H.E. David Daly, Ambassador and Head of Delegation of the European Union to Australia and to New Zealand

New Zealand and the European Union Shared Interests: Meeting the Challenge. Special Focus: Promoting Sustainable Development in the South Pacific

Date & Time: 5.30pm Monday 5 October 2009
Venue: Lecture Theatre 2, Rutherford Housel, Pipitea Campus, Victoria University of Wellington

Good evening ladies and gentlemen.

It is again a pleasure to be here, to speak to the New Zealand Institute of International Affairs in Wellington. Thank you to Brian Lynch for the invitation and his organisation.

Thank you also to Peter Adams for his introduction. Peter, although I arrived only this year and did not have many opportunities to work with you so far, your reputation precedes you.

Your knowledge and experience in the field of development makes it a special honour to be introduced by you.

For me, it is both an increased pleasure and an increased challenge to talk about sustainable development in the Pacific with my colleagues - H.E. Mr Wiepke van der Goot, Head of Delegation to the South Pacific and H.E. Mr. Aldo dell'Ariccia, Head of Delegation to Papua New Guinea .

On the one hand it is immensely satisfying to work as a team with one's colleagues.

But in comparison to them, my work on development is meagre - it is Wiepke and Aldo and their teams who have the direct, day-to-day responsibility of building development and relations in the Pacific and they understand it far more comprehensively than I do.

Yet it is completely appropriate that I should share the stage with them. My ambit is relations and cooperation with Australia and New Zealand .

The Pacific and its development is a key intersection of our interests. We hold the same ambitions for the region and share the same values on how to achieve our ambitions. As well, more can be done to further improve our cooperation and collaboration on development and relations in this region.
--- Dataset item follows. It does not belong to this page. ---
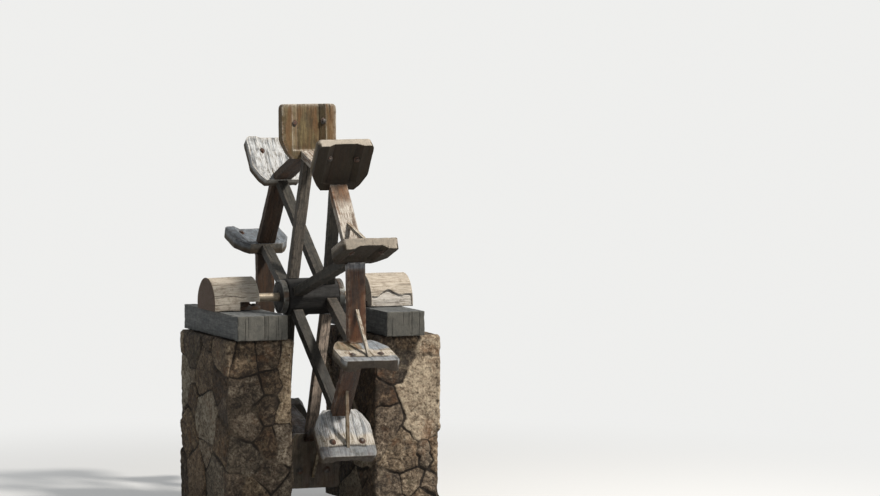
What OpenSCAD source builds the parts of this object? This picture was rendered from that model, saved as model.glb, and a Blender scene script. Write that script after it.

This is the rationale for the trilateral discussions which the Commission is holding tomorrow with New Zealand and Australia. They were inaugurated last year in Canberra, hosted by Australia and this the second round is being held in Wellington, ably hosted by New Zealand 's Ministry of Foreign Affairs and Trade.

These trilateral conversations were the initiative of my predecessor, Bruno Julien, who saw the need for the largest donors to the Pacific to meet, compare notes on development and improve regional development collaboration. He was right.

It is particularly important that we three partners, having such similar and shared values, do harmonise our cooperation. Our end intentions are the same - our means should dovetail as much as possible.

By increasing our cooperation I believe we will prove the old adage that the whole is bigger than the sum of its parts.

We plan to achieve this aim by bringing together not only three donors, but also representatives from our headquarters and, where possible, our Delegations, Embassies or High Commissions.

For the European Commission, this means that 6 out of the 8 delegations to the Pacific are represented here; plus two representatives from Brussels including Commission Director of Development and Relations with the Pacific, Roger Moore; and the European Investment Bank.

It is a large contingent and it is signifies our commitment to the region and to getting aid right.

We are here to talk shop. But we seek concrete solutions. The disastrous tsunami in Samoa last week - a natural disaster - paints a sombre backdrop to our discussions with New Zealand and Australia tomorrow.

Whether from a natural disaster or from increasingly frequent climate change weather extremes,

  • we are reminded that the island countries of the Pacific are particularly vulnerable;
  • we are reminded that that we need to put the environment at the heart of our aid programmes;
  • we are reminded that whatever we can do together with other donor partners will multiply the impact of all our programmes, for the benefit of the region.

Ladies and gentlemen, I have given you some background to development in the Pacific by the European Commission, New Zealand and Australia and the value of the trilateral discussions tomorrow.

I will now turn the floor over to my colleagues, who will go into further detail on the "how" to promote sustainable development in the Pacific.